Van San’s sculpture, made specifically for LIDO’s gallery space and for the beach front outside, does not toy with linguistic or pictorial systems, but its heightened colour and catholic materiality serve to delay the work from quietly retiring to the territory of pure form. However, with time, it is form that emerges as the primary force in these sculptures. Allowing the works to resolve themselves through the process of their own making, and at all times keeping the tendency toward decentred chaos at bay, Van San arranges coloured forms in space that attain an harmonic, if temporary, order - an order that suppresses its constituent materiality’s potential to upstage the whole.
Both artists achieve a formal sophistication in their work without recourse to dry or well rehearsed technique. Instead, by sailing close to the wind in their embrace of the language and material of the everyday, they are able to transform the familiar, revealing a space of visual delight and complexity that exists beneath the semiotically vociferous surface.

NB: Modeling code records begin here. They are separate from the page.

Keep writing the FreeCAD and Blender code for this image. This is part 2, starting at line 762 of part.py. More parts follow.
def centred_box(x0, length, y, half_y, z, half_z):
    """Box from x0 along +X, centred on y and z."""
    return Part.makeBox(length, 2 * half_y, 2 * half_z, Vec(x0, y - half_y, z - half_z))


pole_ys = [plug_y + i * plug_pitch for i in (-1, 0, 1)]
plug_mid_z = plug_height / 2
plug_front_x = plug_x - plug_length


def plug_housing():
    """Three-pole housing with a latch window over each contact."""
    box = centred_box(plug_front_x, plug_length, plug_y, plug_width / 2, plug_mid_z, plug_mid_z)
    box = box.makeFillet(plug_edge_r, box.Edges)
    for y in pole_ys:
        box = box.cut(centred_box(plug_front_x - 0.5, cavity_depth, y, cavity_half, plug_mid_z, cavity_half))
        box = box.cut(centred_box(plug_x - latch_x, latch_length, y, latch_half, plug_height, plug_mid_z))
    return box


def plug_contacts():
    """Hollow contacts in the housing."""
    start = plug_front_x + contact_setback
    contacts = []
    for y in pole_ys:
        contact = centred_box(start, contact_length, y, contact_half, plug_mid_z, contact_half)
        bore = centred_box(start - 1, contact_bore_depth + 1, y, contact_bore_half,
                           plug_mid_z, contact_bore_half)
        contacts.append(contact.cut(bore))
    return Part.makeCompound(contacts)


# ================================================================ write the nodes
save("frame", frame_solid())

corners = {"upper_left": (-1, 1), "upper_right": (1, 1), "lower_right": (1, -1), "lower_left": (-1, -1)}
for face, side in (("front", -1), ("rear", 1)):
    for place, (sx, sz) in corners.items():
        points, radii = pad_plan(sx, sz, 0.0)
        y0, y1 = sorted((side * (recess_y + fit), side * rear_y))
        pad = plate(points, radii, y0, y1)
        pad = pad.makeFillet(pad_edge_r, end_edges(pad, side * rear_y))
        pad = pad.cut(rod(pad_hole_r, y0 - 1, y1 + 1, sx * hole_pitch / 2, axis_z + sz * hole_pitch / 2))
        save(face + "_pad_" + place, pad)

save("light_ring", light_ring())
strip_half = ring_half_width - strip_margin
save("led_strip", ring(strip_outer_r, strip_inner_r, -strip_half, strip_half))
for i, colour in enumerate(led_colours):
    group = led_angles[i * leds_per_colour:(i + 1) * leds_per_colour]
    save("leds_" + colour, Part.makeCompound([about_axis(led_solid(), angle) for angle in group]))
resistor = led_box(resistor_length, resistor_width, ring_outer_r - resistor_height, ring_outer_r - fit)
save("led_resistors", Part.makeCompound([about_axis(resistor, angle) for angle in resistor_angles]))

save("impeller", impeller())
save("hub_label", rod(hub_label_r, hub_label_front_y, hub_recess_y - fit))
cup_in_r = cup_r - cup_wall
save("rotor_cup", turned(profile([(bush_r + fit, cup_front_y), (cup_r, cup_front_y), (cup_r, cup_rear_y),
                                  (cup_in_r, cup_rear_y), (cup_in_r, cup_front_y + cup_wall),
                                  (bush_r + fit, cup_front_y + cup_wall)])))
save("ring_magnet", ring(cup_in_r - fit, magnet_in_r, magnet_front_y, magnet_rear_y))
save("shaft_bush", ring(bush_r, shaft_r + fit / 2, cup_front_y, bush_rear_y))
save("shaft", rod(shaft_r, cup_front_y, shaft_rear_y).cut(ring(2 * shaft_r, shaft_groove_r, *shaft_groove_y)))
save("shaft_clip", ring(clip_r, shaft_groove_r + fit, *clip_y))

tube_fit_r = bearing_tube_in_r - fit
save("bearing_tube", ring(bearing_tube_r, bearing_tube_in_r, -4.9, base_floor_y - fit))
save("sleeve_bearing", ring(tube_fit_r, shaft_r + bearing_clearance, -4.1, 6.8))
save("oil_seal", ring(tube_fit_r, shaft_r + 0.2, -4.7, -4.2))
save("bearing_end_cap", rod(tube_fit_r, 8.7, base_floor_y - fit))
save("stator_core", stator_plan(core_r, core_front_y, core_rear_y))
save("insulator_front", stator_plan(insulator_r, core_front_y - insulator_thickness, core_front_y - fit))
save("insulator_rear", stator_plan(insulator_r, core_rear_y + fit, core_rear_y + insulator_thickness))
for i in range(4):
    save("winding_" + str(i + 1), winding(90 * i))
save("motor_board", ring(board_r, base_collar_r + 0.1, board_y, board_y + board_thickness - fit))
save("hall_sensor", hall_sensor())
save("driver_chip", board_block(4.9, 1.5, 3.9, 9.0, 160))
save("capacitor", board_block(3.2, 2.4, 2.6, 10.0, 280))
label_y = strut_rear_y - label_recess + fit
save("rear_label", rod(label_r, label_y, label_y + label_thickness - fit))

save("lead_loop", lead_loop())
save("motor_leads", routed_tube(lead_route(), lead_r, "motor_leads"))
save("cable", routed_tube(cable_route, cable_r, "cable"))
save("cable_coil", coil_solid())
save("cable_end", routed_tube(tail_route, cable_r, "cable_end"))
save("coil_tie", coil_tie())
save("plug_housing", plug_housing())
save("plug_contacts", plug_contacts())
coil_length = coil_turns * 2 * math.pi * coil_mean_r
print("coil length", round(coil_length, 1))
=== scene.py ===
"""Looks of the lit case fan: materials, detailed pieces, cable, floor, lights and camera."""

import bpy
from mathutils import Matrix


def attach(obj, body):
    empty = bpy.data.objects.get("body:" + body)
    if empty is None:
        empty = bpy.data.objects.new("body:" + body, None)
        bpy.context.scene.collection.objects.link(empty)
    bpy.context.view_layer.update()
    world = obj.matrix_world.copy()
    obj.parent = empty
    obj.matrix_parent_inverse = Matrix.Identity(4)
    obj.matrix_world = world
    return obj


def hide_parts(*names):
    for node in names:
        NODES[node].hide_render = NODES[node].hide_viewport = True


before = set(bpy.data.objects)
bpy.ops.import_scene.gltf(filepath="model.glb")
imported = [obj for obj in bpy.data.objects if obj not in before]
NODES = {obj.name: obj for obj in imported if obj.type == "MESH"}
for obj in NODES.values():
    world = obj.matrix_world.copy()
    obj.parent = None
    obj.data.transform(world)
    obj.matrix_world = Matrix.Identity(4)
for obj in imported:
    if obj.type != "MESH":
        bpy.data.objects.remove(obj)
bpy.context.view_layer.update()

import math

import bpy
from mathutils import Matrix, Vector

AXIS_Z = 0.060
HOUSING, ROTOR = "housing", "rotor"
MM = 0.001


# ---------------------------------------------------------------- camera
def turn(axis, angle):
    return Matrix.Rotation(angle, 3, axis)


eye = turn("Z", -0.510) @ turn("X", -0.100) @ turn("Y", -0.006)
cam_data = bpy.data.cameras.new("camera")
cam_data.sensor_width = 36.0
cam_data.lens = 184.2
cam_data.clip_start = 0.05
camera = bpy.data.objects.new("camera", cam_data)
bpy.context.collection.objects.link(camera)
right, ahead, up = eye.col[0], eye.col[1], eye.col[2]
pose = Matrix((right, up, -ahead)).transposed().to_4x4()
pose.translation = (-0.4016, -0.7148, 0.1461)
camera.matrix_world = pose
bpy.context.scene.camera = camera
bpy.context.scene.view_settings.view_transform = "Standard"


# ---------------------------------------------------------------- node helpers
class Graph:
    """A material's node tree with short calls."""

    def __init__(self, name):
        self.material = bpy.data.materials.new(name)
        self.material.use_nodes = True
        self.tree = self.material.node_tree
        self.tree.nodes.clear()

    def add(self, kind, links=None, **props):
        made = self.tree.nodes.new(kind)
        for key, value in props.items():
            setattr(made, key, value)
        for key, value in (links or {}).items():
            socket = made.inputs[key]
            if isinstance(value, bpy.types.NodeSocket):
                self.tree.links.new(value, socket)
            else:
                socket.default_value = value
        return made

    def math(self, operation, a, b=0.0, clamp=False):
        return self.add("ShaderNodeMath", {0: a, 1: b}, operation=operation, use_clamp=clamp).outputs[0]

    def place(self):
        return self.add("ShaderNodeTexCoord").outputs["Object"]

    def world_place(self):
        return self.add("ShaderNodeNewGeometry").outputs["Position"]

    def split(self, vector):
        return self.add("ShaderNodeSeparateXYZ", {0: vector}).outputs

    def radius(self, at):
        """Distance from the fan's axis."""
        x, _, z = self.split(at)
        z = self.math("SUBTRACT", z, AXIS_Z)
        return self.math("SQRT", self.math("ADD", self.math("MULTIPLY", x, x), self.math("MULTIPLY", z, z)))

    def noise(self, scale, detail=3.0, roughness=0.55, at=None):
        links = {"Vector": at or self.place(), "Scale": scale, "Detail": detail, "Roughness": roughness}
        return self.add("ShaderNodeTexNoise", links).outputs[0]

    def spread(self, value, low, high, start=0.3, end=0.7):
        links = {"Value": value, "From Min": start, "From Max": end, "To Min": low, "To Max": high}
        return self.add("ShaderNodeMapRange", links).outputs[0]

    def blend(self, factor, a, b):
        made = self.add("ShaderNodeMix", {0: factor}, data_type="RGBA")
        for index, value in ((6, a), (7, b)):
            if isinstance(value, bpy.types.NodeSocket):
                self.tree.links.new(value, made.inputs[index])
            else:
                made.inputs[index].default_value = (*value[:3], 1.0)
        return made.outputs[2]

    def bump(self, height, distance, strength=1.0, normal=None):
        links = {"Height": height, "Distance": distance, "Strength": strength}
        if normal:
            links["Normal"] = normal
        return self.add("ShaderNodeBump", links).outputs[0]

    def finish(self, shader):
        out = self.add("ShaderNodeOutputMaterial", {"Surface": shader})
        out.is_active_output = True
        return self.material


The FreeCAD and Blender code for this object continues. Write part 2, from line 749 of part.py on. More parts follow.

Christopher Owen lives and works in St. Leonards-on-Sea.
Tamara Van San lives and works in Appelterre, Belgium.
Exhibition opens Saturday 8th October, 6-8pm
Exhibition continues 9th - 30th October 2011
Saturdays & Sundays 12 - 5pm
LIDO at Electro Studios, Seaside Road, St. Leonards-on-Sea, East Sussex TN38 0AL
2 things I always remember about Chris Owen are that he did these really great funny and dark drawings - one was something about going to the shops with his mother and the other was this giant little girl pissing on a church and the other is that once he had a holiday job where he got to read all the details about Rod Hull and his puppet.